Uhm… Seven banks.. he’s whining about seven banks? You do realize that, with this crowd, if the Fed had done nothing, and the 98 banks would have failed, they would be complaining that the Fed is evil because it did nothing to help them… Oh, wait, here you go!

Thus it is, and has been since the inception of the Federal Reserve System, that the rich — the largest financial institutions and their direct benficiaries — continue to get richer, while the poor — the rest of us, including thousands of local banks nationwide — get poorer and poorer, both by having our taxpayers dollars siphoned away and by having our currency destroyed in order to keep the wealthiest banks afloat.
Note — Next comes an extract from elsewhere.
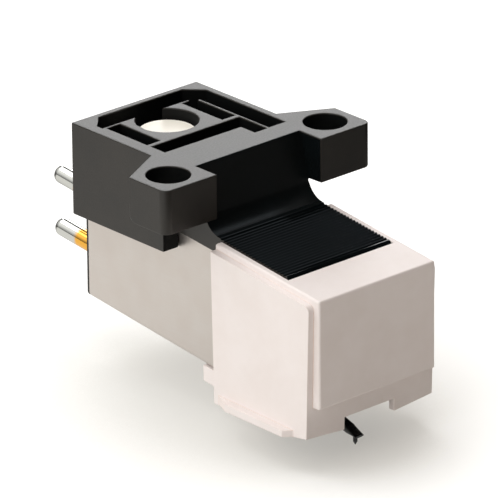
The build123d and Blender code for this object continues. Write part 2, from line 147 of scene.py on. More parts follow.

He writes “But the real tale of the Great Bank Bailout has been the shameless financial favoritism lavished on the largest banks, in the United States and abroad. This person probably has no idea that one of the key components of the Great depression is the collapse of the European banking system, which occurred in 1931, was also a major component of the Great Depression. So it’s not like it makes no sense to aid the European interests. Also note that this crowd is all about going back on the gold standard, ignoring the fact the financial system crashed in Europe BECAUSE of the inflexibility of gold backed currency… Thank you France.

5 Comments to “Why TARP Was The Right Thing To Do – Timing / Or Continuous Meme Alert: “TARP is bad, MmmK”.”

  1. By Jeff Alberts, December 29, 2010 @ 4:08 am

    As I’ve always said, IF they were going to pump money into the system, they should have given it to the consumers. So they could, you know, consume, and so the producers could produce. Instead they bailed out the producers, leaving the consumers unable to consume.

  2. By Scott Lassiter, December 29, 2010 @ 11:41 am

    I keep seeing the statement, ‘a drop in the bucket’, more and more in regards to budget issues. All these drops are easy to dismiss until it is too late. More attention to all the drops please.

  3. By Sonicfrog, December 29, 2010 @ 4:22 pm

    Jeff:

    A part of me likes that idea too. But it problem is two-fold. How much could you possibly give to matter? We saw what happened with cash for clinkers. Yes, car sales did ramp up for a bit, but as soon as the program ended, car sales tanked to even lower levels than before the program. You might think “OK, we’ll just give even more cash, an even larger amount”! The problem there is that if you flood the populace with too much unearned cash, and suddenly everybody is well off…. Well, if you’re a merchant, a landlord, a pool and spa repair guy… You see everyone is suddenly flush with cash… What do you do? You raise your prices, of course! I could get triple my fees if I worked in Beverly Hills vs being here in Fresno. Not that it would matter, as the distribution of that much cash would devalue the dollar anyway.

    Scott:

    I was thinking the same thing when I was typing that. Ultimately, it’s an opportunity cost situation. Every choice here has consequences. Does the money get lost, thrown down the pit by propping up some banks that are doomed to fail anyway, or do you do noting and let the banks fail, thereby keeping the billions spent on TARP but losing three times as much by entering into a second Great Depression vs a Great Recession? Don’t get me wrong, I don’t like the situation one bit. But if I were President (fat chance on that – why would anybody want that job) I too would pick TARP over the other option. And, as I explained in the post, we already know what happens when you follow the other option.

  4. By Sonicfrog, December 29, 2010 @ 4:23 pm

    Screw this economics stuff… I’m writing about music on the next post!

  5. By Jeff Alberts, December 30, 2010 @ 3:05 am

    My thinking was more along the lines of, give say 50k to families making under a certain threshold. They use it to pay the mortgage, make the car payments, buy new clothes, computer, anything. And then, if they’re still getting foreclosed, screw them, they deserve what the get. But rewarding the banks who made bad-faith loans is not an acceptable solution by any stretch of the imagination.